The was the first time in media history that people sitting in their homes, watching an event on their TV sets, quite literally walked into their own picture tubes. Thousands of Los Angeles residents, watching the chase on television, realized that O.J. was going to pass by their homes. They ran out onto the street to cheer O.J. on and, in the process, onto their own television screens. The impact of the original image was intensified by this new form of audience participation, drawing more television viewers and, in turn, more fodder for the fleet of cameras. It was as if the theories of quantum physics were demonstrating themselves on CNN, with the viewing audience playing the scientists who find themselves under their own looking glass.

The media of Marshall Macluhan’s era was embodied by the Zapruder film, which showed a presidential assasination and history itself unfold, frame by frame, again and again, on prime time television.
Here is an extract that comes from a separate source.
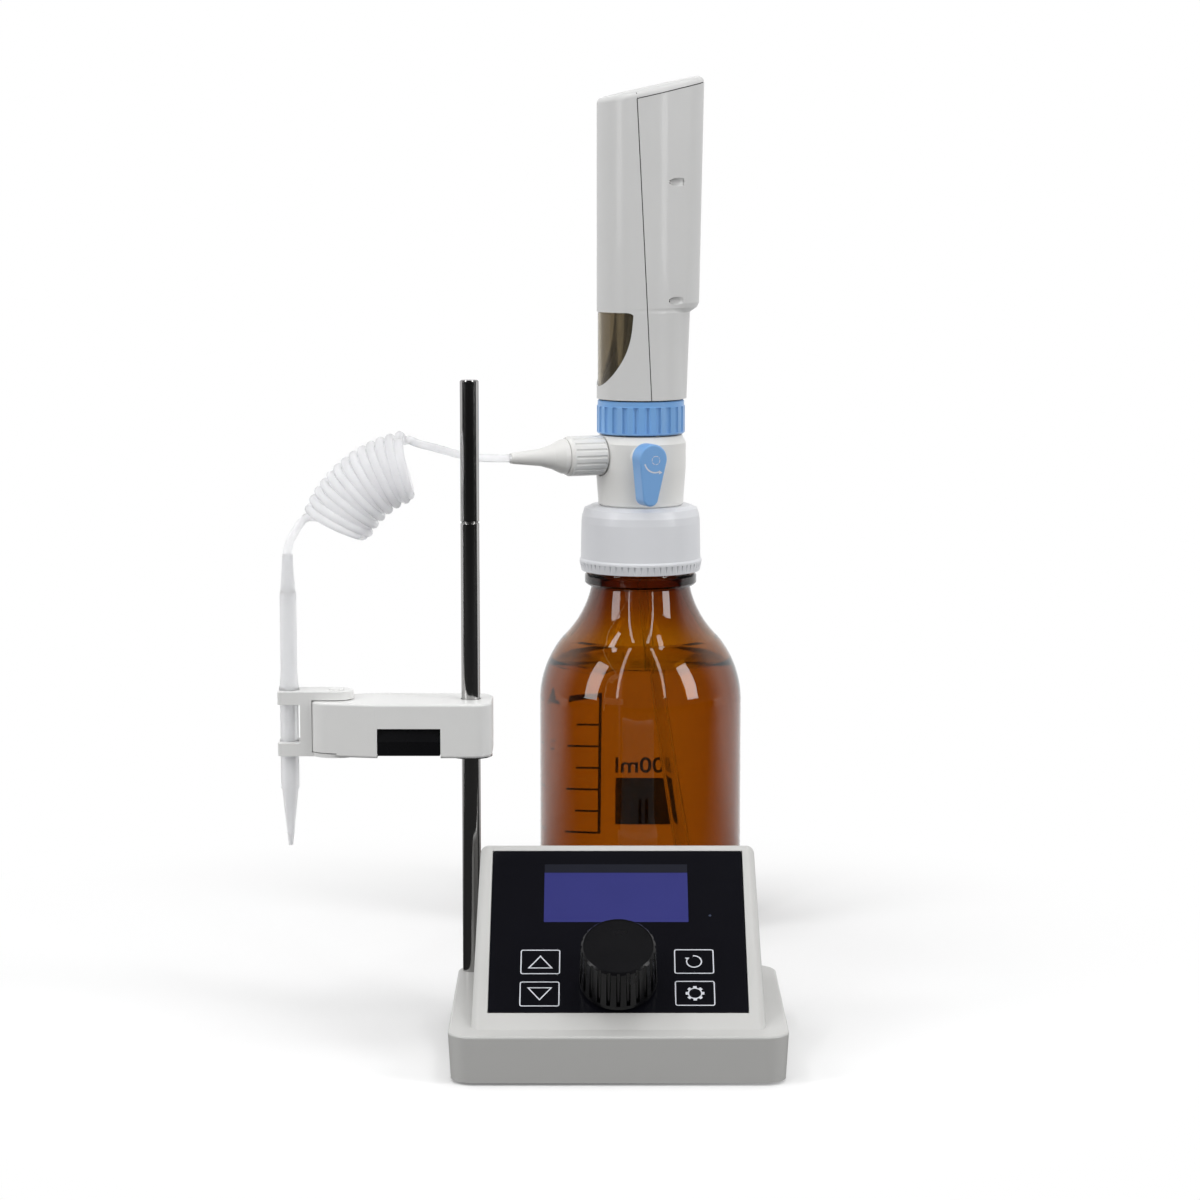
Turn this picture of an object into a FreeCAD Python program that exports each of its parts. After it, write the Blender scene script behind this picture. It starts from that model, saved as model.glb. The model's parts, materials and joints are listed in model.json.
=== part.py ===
import FreeCAD, Part
import math
import os

# Electronic bottle-top burette: a motor-driven dosing head on a screw-cap reagent bottle,
# a control unit with a display and a knob, and a rod with an arm that holds the outlet tip.
# Millimetres. Layout: x to the right, y to the back from the control unit's front, z up from
# the bench. The finished pieces are moved so that the origin is under the middle of the part.

V = FreeCAD.Vector
X_AXIS = V(1, 0, 0)
Y_AXIS = V(0, 1, 0)
Z_AXIS = V(0, 0, 1)

# General clearances
RUN_FIT = 0.05
PART_GAP = 0.15
SOFT_GAP = 0.3

# Base tray: its walls come in a little to the bottom
BASE_W = 120.6
BASE_D = 104.0
BASE_CORNER_R = 9.0
BASE_TOP_Z = 18.0
BASE_EDGE_R = 0.9
BASE_TAPER = 1.0
BASE_WALL = 2.6
FOOT_H = 1.0
FOOT_R = 6.0
FOOT_EDGE_R = 0.4
FOOT_INSET = 15.0
COVER_T = 1.6
COVER_LIP = 1.2
COVER_POST_R = 3.8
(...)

The O.J. Simpson chase brought us into a new era, characterized by the interdependencies and alternating roles of an audience and its media.

Even though this book was written back in the ancient history of Alan Dershowitz/Mike Tyson, Bill Clinton/Jennifer Flowers, and Menendez/Part One — as opposed to Alan Dershowitz/O.J. Simpson, Bill Clinton/Paula Jones and Menendez/Part Two — it aims to deconstruct and explain a datasphere that more explicity manifests its true nature to us every day.

Hopefully, if I’ve done my job, this book can serve as a handbook to the media of this decade, and provide us with the some of the tools necessary to navigate through an increasingly mediated world. Most of the examples I’ve used still resonate pretty strongly today, over a full year after they occurred. But if they don’t for you, don’t worry. There will be more opportunities for you to walk onto your television screen every day.

Douglas Rushkoff
New York City, 1995

“An inspired look at how ideas are disseminated by the media and at how new concepts can be injected into the mainstream, altering views about critical social issues. The “datasphere,” says culture critic Rushkoff (Cyberia, not reviewed), is the new territory of human development, a region as “open as the globe was five hundred years ago.” Discounting fears that new media will remain the province of corporations and governments, Rushkoff maintains that they’re too complex and chaotic to be controlled by any one force. In fact, he asserts, the media replicates much like biological forms and can be manipulated to hasten our evolution. This book is a guide to empowerment through media activism; it shows how progressive notions are “injected” into the media—often with careful premeditation—via television programs like “The Simpsons” or through the recreation of events like the Rodney King beating on programs like “L.A. Law.” Rushkoff interviews young meta-media theorists who develop “designer viruses” such as the “Smart Drugs” public relations campaign (which works to legalize drugs the FDA forbids) in order to “infect” public thinking. And he shows how attempts to control the media can backfire, as happened in the 1992 Republican presidential campaign. The book has its problems: A helter-skelter style sometimes undermines the rigor of otherwise persuasive arguments, and Rushkoff is so enthusiastic about the positive power of everything from daytime talk shows to MTV that he barely acknowledges their negative effects. A more critical perspective— or an examination of the media activism of the Christian right or other cultural forces—would have given his study a critical edge it lacks. But this book will convince many that the counterculture is alive and well—and more widely dispersed than ever.”